Vous revenez d’une tournée en Corse, comment la population perçoit-elle cette représentation de l’île ?

Le film a été très bien reçu, notamment car on a choisi de ne pas utiliser une histoire vraie qui aurait endeuillé des familles, car on n’en connaît que trop. Je pense que les Corses sont fiers que des réalisateurs insulaires montrent des histoires qui se passent chez nous et qu’elles aient une résonance dans un univers plus grand que ce qu’ils auraient pu imaginer.
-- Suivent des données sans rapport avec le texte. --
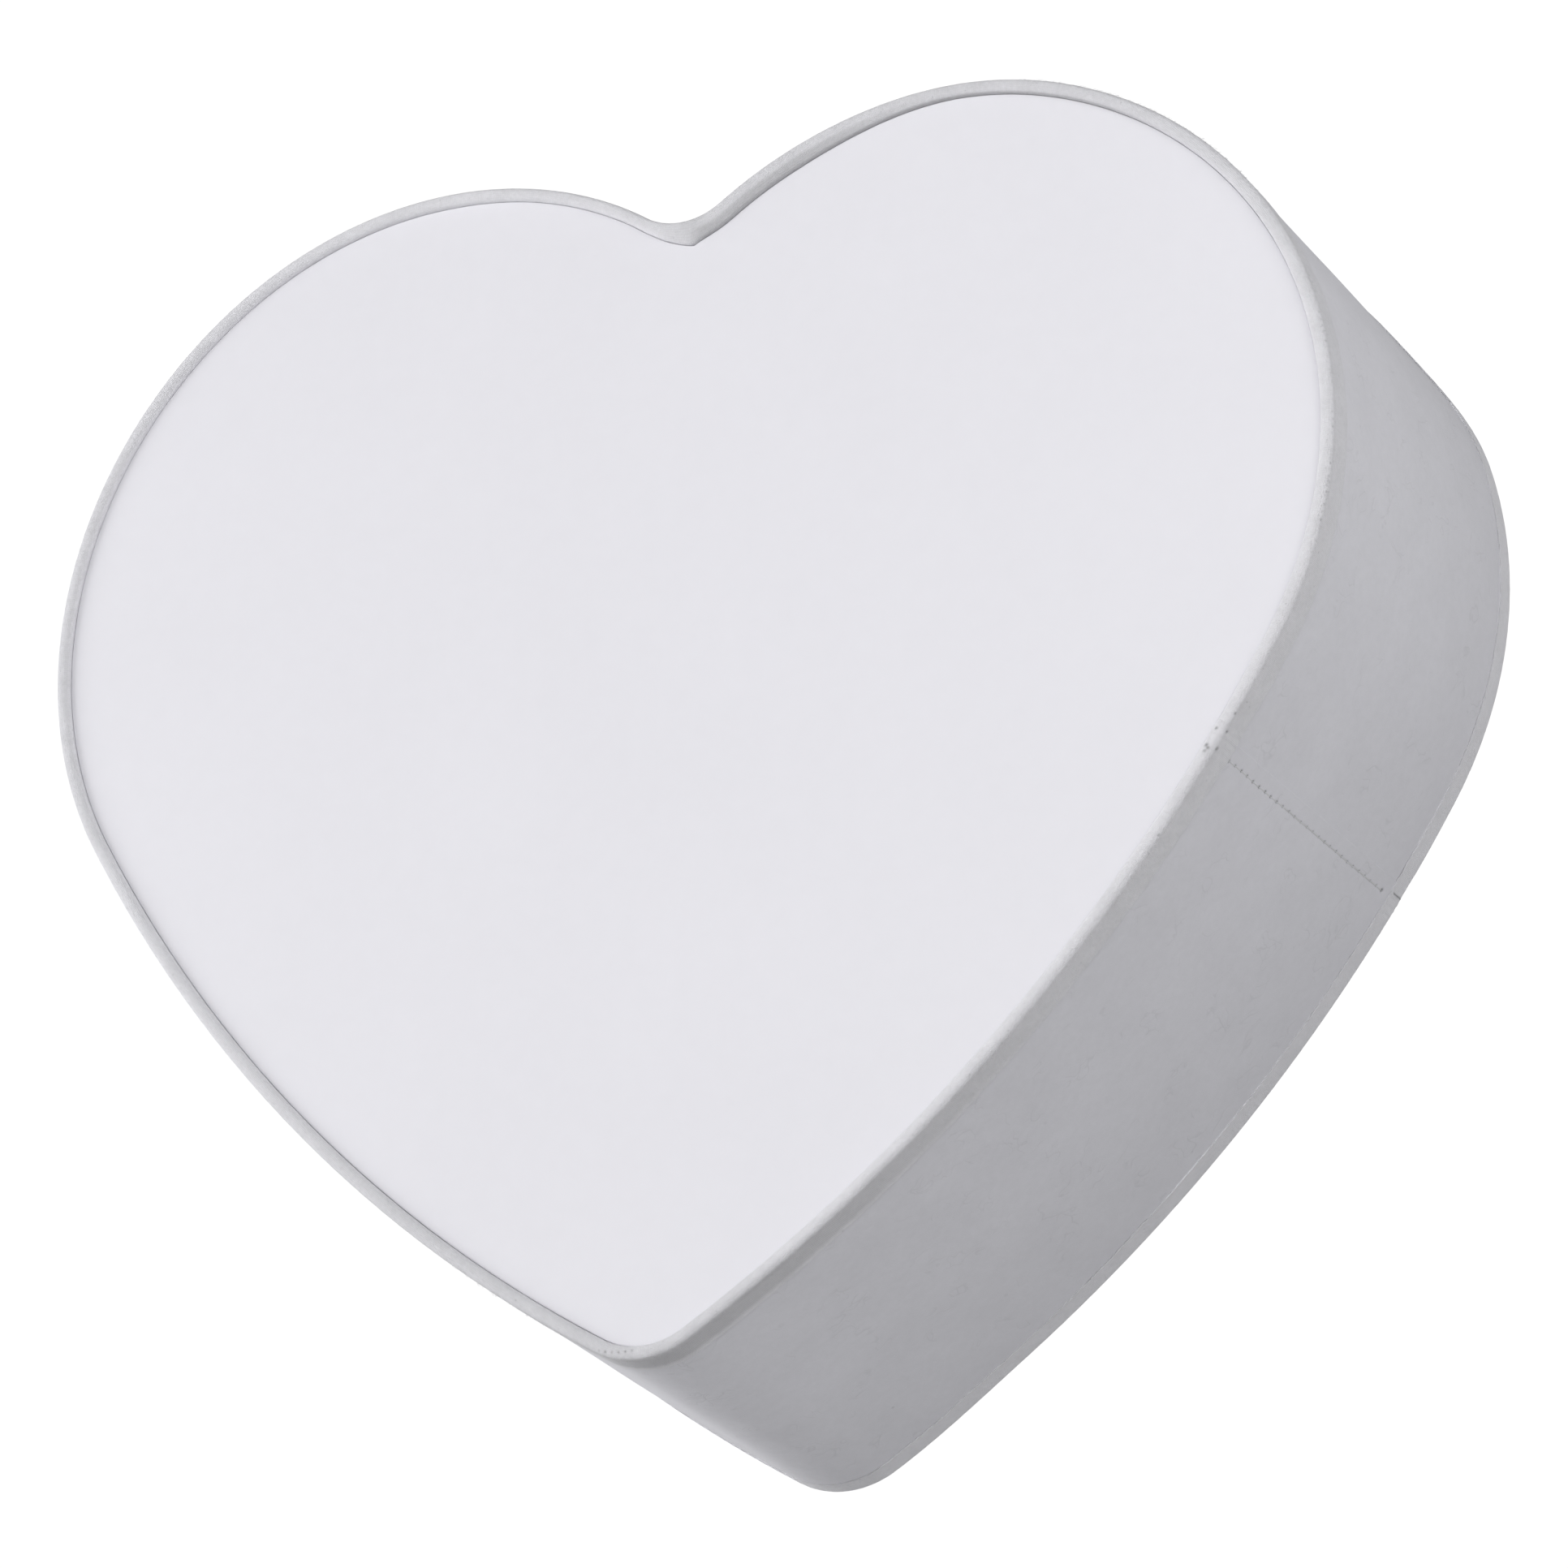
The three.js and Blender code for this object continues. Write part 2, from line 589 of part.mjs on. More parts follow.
function addHolder(frame, number) {
  const { length, radius, bore } = HOLDER;
  const floor = 12;
  const bodyRadius = radius - 2;
  const collar = length * 0.42;
  addAlongLamp(frame, `lampholder_${number}`, [
    [0, 0],
    [bodyRadius - 2, 0],
    [bodyRadius, 2],
    [bodyRadius, collar - 2],
    [radius, collar],
    [radius, length - 1],
    [radius - 1, length],
    [bore, length],
    [bore, floor],
    [0, floor],
  ], CERAMIC);
  const { inner, outer, start, end } = SCREW_SHELL;
  const shell = [[inner, start], [outer, start], [outer, end], [inner, end], [inner, start]];
  addAlongLamp(frame, `screw_shell_${number}`, shell, BRASS);
  const contact = [[0, CONTACT.start], [CONTACT.radius, CONTACT.start], [CONTACT.radius, CONTACT.end],
    [0, CONTACT.end]];
  addAlongLamp(frame, `centre_contact_${number}`, contact, BRASS);
}

function addGrommet(frame, number) {
  const { neck, bore, flange, lip } = GROMMET;
  const outerFace = -PAN.depth - GAP;
  const innerFace = -PAN.depth + PAN.sheet + GAP;
  const geometry = turned([
    [bore, outerFace - lip],
    [flange, outerFace - lip],
    [flange, outerFace],
    [neck, outerFace],
    [neck, innerFace],
    [flange, innerFace],
    [flange, innerFace + lip],
    [bore, innerFace + lip],
    [bore, outerFace - lip],
  ], 16);
  geometry.translate(LEAD_DROP, 0, 0);
  addPiece(frame, `grommet_${number}`, geometry, RUBBER);
}

// A lead from the lampholder's base, through the pan, to its terminal.
function addLead(chassis, number, degrees) {
  const entryX = TERMINAL_PITCH * Math.sign(Math.round(Math.cos(radians(degrees)) * 10));
  const blockFoot = TERMINAL_BLOCK.z - GAP;
  const pass = onSpoke(degrees, LEAD_DROP, -PAN.depth + 4);
  const inPan = -13;
  const points = [
    onSpoke(degrees, LAMP_BASE - GAP, LAMP_AXIS_Y),
    onSpoke(degrees, LAMP_BASE - 4, LAMP_AXIS_Y + 0.6),
    onSpoke(degrees, LEAD_DROP + 0.8, LAMP_AXIS_Y + 5.5),
    onSpoke(degrees, LEAD_DROP, LAMP_AXIS_Y + 13),
    onSpoke(degrees, LEAD_DROP, -PAN.depth - 6),
    pass,
    new THREE.Vector3(pass.x * 0.93, inPan - 2.5, pass.z * 0.86),
    new THREE.Vector3((pass.x + entryX) / 2, inPan + 1.2, Math.min(pass.z * 0.7, 10)),
    new THREE.Vector3(entryX, inPan + 1, 13),
    new THREE.Vector3(entryX, inPan, blockFoot),
  ];
  addPiece(chassis, `lamp_lead_${number}`, rod(points, LEAD_RADIUS, 30), LEAD_SHEATH);
}

// The globe's outline, moved inwards by inset: [radius, height] points from neck to crown.
function globeProfile(inset) {
  const neckZ = BULB_CAP.end + GAP;
  const centre = BULB_CAP.end + GLOBE.length - GLOBE.radius;
  const round = arcPoints(0, centre, GLOBE.radius - inset, -22, 90, 7);
  round[round.length - 1][0] = 0;
  return [
    [GLOBE.neck - inset, neckZ],
    [GLOBE.neck + 1.5 - inset, neckZ + 8],
    [(GLOBE.neck + GLOBE.radius) / 2 - inset, centre - GLOBE.radius],
    ...round,
  ];
}

// A screw cap with round threads, and a thin glass globe that stands open on the cap.
function addBulb(bulbs, degrees, number) {
  const frame = spokeFrame(bulbs, degrees);
  const { radius, root, start, end, threads, pitch } = BULB_CAP;
  const threadStart = end - 3 - threads * pitch;
  const cap = [[0, start], [4.5, start], [5, threadStart - 2.4], [root - 1, threadStart - 0.6]];
  for (let i = 0; i < threads; i += 1) {
    cap.push([root, threadStart + i * pitch], [radius, threadStart + (i + 0.5) * pitch]);
  }
  cap.push([root, threadStart + threads * pitch], [radius, end - 1.5], [radius, end], [0, end]);
  addAlongLamp(frame, `bulb_${number}_cap`, cap, CAP_METAL);
  const globe = [...globeProfile(GLOBE.glass).reverse(), ...globeProfile(0)];
  addAlongLamp(frame, `bulb_${number}_globe`, globe, GLASS);
}

// ---------------------------------------------------------------- assembly

const light = new THREE.Group();
const shade = new THREE.Group();
const chassis = new THREE.Group();
const bulbs = new THREE.Group();
light.add(chassis, bulbs, shade);

addWall(shade);
addRingWire(shade, 'front_ring_wire', SHADE_FRONT_Y, -1);
addRingWire(shade, 'back_ring_wire', SHADE_BACK_Y, 1);
addTrimTape(shade, 'front_trim_tape', SHADE_FRONT_Y, -1, FRONT_TAPE_TURN, []);
const rodSlots = Object.values(SPIDER_ARMS).map((degrees) => spiderRod(degrees, SPIDER_ROD_RADIUS + GAP));
addTrimTape(shade, 'back_trim_tape', SHADE_BACK_Y, 1, BACK_TAPE_TURN, rodSlots);
addDiffuser(shade);
addDiffuserClips(shade);
addSeam(shade);
addSpider(shade);

addStrap(chassis);
addStudsAndNuts(chassis);
addPan(chassis);
addSpringClips(chassis);
addTerminals(chassis);
addEarth(chassis);

LAMP_ANGLES.forEach((degrees, i) => {
  const number = i + 1;
  const frame = spokeFrame(chassis, degrees);
  addBracket(frame, number);
  addHolder(frame, number);
  addGrommet(frame, number);
  addLead(chassis, number, degrees);
  addBulb(bulbs, degrees, number);
});

export default light;
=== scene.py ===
import json
import math

import bmesh
import bpy
import numpy as np
from mathutils import Matrix, Vector

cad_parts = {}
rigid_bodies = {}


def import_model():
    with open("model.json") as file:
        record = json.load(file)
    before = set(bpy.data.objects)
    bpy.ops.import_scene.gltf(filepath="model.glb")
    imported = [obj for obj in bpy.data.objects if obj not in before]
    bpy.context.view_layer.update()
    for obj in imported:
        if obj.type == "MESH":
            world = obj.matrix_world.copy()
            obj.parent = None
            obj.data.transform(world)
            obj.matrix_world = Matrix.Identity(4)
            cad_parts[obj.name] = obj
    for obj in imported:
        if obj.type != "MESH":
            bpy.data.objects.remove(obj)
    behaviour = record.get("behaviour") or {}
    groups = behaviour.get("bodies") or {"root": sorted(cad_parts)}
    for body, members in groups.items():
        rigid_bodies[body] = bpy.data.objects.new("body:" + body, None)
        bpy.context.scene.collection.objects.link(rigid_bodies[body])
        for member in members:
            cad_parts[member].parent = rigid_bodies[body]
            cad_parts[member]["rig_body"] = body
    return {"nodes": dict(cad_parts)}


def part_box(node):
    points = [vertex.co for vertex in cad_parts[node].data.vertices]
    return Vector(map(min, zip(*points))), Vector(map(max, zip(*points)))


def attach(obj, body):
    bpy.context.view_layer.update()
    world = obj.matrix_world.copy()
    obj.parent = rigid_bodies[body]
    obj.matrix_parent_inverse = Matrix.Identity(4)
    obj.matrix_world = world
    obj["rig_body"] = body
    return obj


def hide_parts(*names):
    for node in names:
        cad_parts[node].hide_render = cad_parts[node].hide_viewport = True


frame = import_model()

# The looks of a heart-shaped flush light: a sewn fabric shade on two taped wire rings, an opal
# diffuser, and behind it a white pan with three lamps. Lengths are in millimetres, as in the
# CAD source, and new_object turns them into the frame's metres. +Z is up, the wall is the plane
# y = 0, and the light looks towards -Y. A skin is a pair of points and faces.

MM = 0.001

for left_over in [o for o in bpy.data.objects if o.type in ("MESH", "LIGHT", "CAMERA")]:
    if "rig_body" not in left_over:
        bpy.data.objects.remove(left_over)
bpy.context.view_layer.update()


def cad_corners(node):
    """The lowest and highest corners of a CAD node."""
    return [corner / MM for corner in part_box(node)]


# ---------------- dimensions of the frame

CLEFT_Z = 165.0
# (radius, heading in degrees where the arc ends, hollow) for the right half of the heart
HEART_ARCS = [
    (26.0, 34.4, True),
    (148.4, -36.0, False),
    (155.8, -120.0, False),
    (595.0, -149.3, False),
]
TIP_HEADING = -180.0

FRONT_Y = -156.0
BACK_Y = -3.0
FRONT_TURN = 12.0
BACK_TURN = 9.5

LAMP_ANGLES = (30, 150, 270)
LAMP_AXIS_Y = -62.0
LAMP_BASE = 38.0
SPIDER_ARMS = {"top": 90, "left": 210, "right": 330}
PAN_RADIUS = 85.0
PAN_DEPTH = 24.0
PAN_FRONT_Y = -PAN_DEPTH
STUD_X = 58.0
GROMMET_REACH = 29.5

SEAM_LOW, SEAM_HIGH = cad_corners("seam_thread_outer")


# ---------------- the heart's outline

def heart_segments():
    """The arcs of the right half: start length, start heading, side, radius, centre."""
    x, z, heading, length = 0.0, CLEFT_Z, 0.0, 0.0
    segments = []
    for radius, end, hollow in [*HEART_ARCS, (None, TIP_HEADING, False)]:
        if radius is None:
            radius = -x / math.sin(math.radians(heading))
        side = 1.0 if hollow else -1.0
        turn = math.radians(heading)
        centre = (x - side * radius * math.sin(turn), z + side * radius * math.cos(turn))
        segments.append((length, turn, side, radius, centre))
        length += radius * math.radians(abs(end - heading))
        turn = math.radians(end)
        x = centre[0] + side * radius * math.sin(turn)
        z = centre[1] - side * radius * math.cos(turn)
        heading = end
    return segments, length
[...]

Mon film a été acheté aux États-Unis et dans de nombreux autres pays et je crois que les Corses sont à la fois fiers et surpris.

Et que pensent-ils du fait que les histoires corses au cinéma soient encore majoritairement douloureuses et violentes ?

C’est certain que la Corse, ce n’est pas seulement le nationalisme et la voyoucratie, il y a de la place pour autre chose et si des gens sont en demande d’autres récits, ils sont dans leur bon droit. De mon côté, il est certain que je reviendrai en Corse pour raconter d’autres histoires que celles-ci car je n’ai effectivement pas d’exemples de longs-métrages corses qui ne parleraient pas de banditisme.

Le drame vient du conflit et chez nous, les conflits sont armés, c’est donc la source la plus directe et intarissable d’histoires. On pourrait en raconter jusqu’à la nuit des temps. Les continentaux se sont, eux aussi, attaqués à ces histoires car c’est la première chose qu’il y a sur la table donc pourquoi chercher dans les tiroirs ? C’est tellement fort dramaturgiquement qu’on a été au plus direct. Mais à force, les cinéastes risquent de se répéter donc il va falloir changer d’histoires et je suis certain que ça va arriver.